Exploring crash-risk factors using Bayes’ theorem and an optimization routine

Regression models used to analyse crash counts are associated with some kinds of data aggregation (either spatial, or temporal or both) that may result in inconsistent or incorrect outcomes. This paper introduces a new non-regression approach for analysing risk factors affecting crash counts without aggregating crashes. The method is an application of the Bayes’ Theorem that enables to compare the distribution of the prevailing traffic conditions on a road network (i.e. a priori) with the distribution of traffic conditions just before crashes (i.e. a posteriori). By making use of Bayes’ Theorem, the probability densities of continuous explanatory variables are estimated using kernel density estimation and a posterior log likelihood is maximised by an optimisation routine (Maximum Likelihood Estimation). The method then estimates the parameters that define the crash risk that is associated with each of the examined crash contributory factors. Both simulated and real-world data were employed to demonstrate and validate the developed theory in which, for example, two explanatory traffic variables speed and volume were employed.

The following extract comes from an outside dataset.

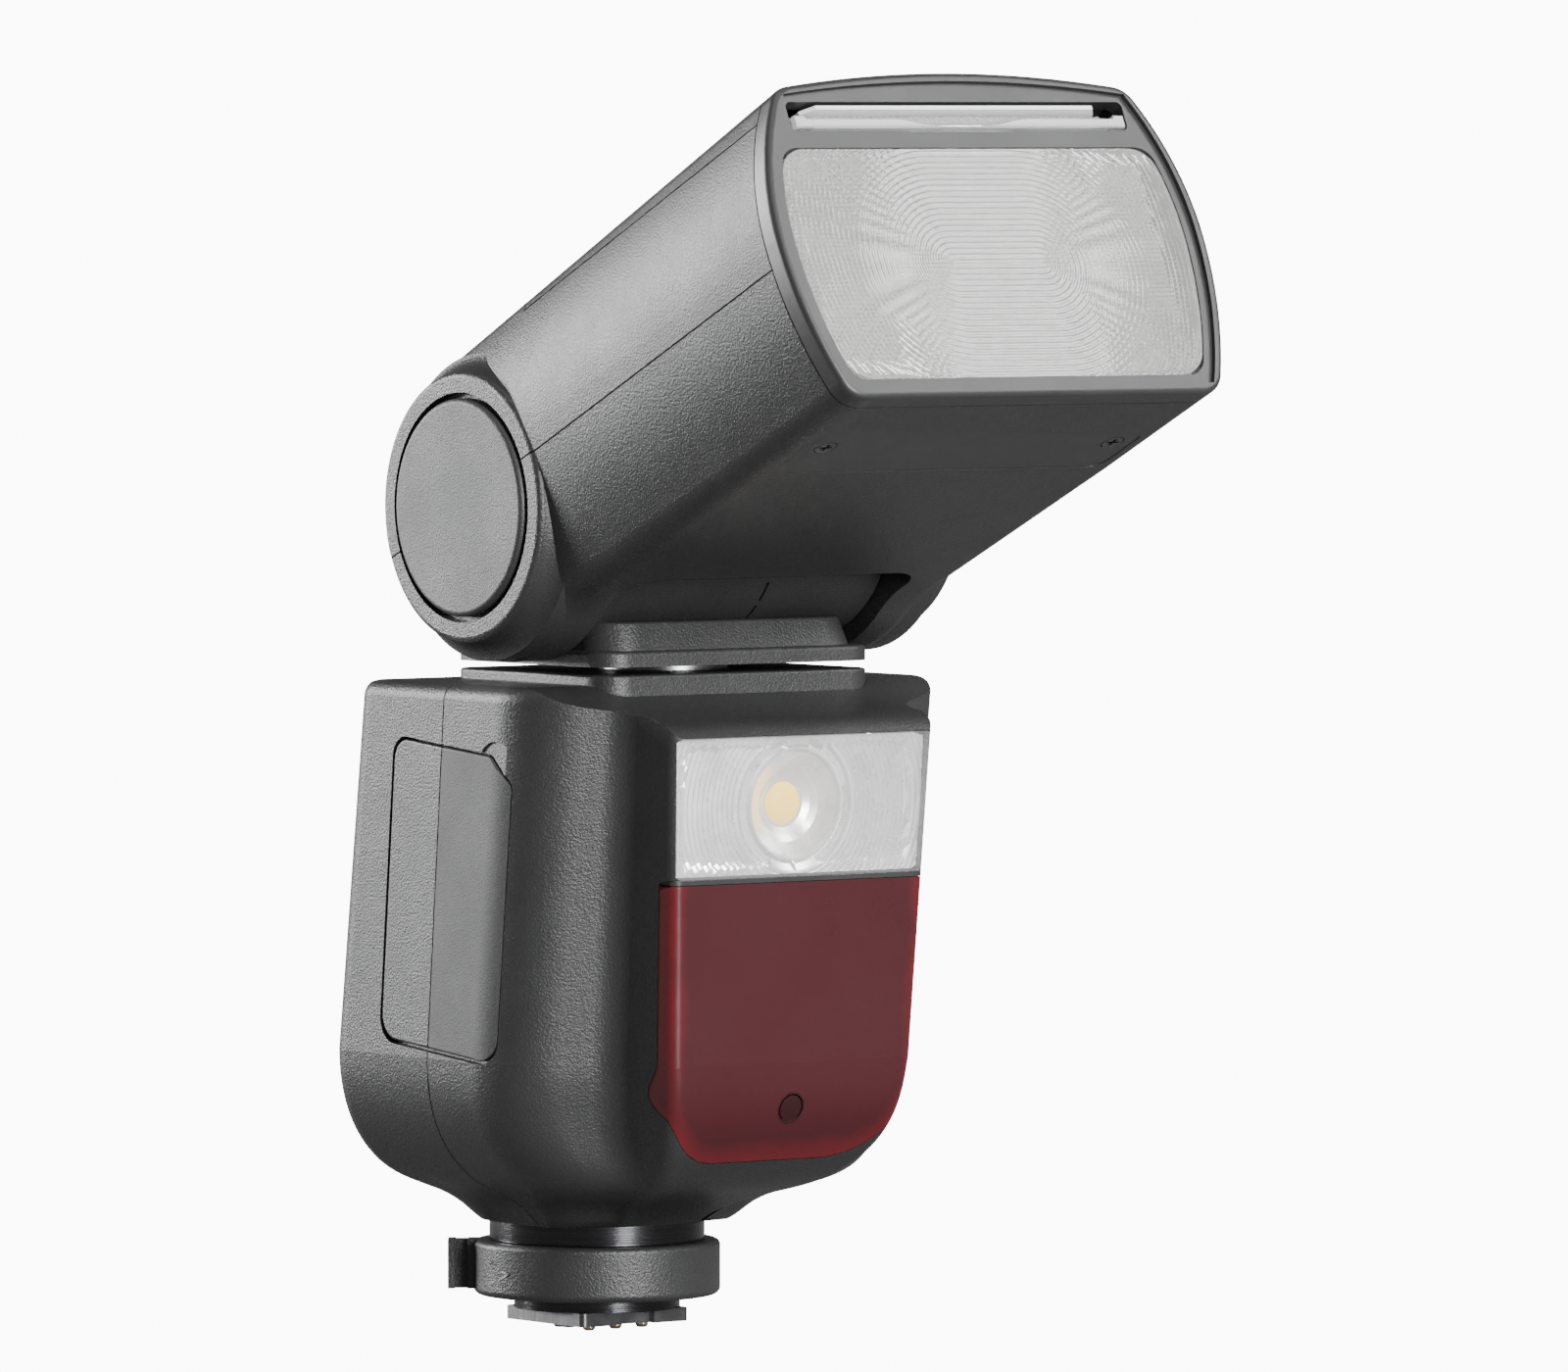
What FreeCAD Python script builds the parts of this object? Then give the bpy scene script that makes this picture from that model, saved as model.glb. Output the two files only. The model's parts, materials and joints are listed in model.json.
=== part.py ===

Posterior kernel densities of speed and volume at the location and time of crashes have found to be different that prior kernel densities of the same variables. The findings are logical as higher traffic volumes increase the risk of all crashes independently of collision type, severity and time of occurrence. Higher speeds were found to decrease the risk of multiple-vehicle crashes at peak-times and not to affect significantly multiple vehicle crash occurrences during off-peak times. However, the risk of single vehicle crashes always increases while speed increases.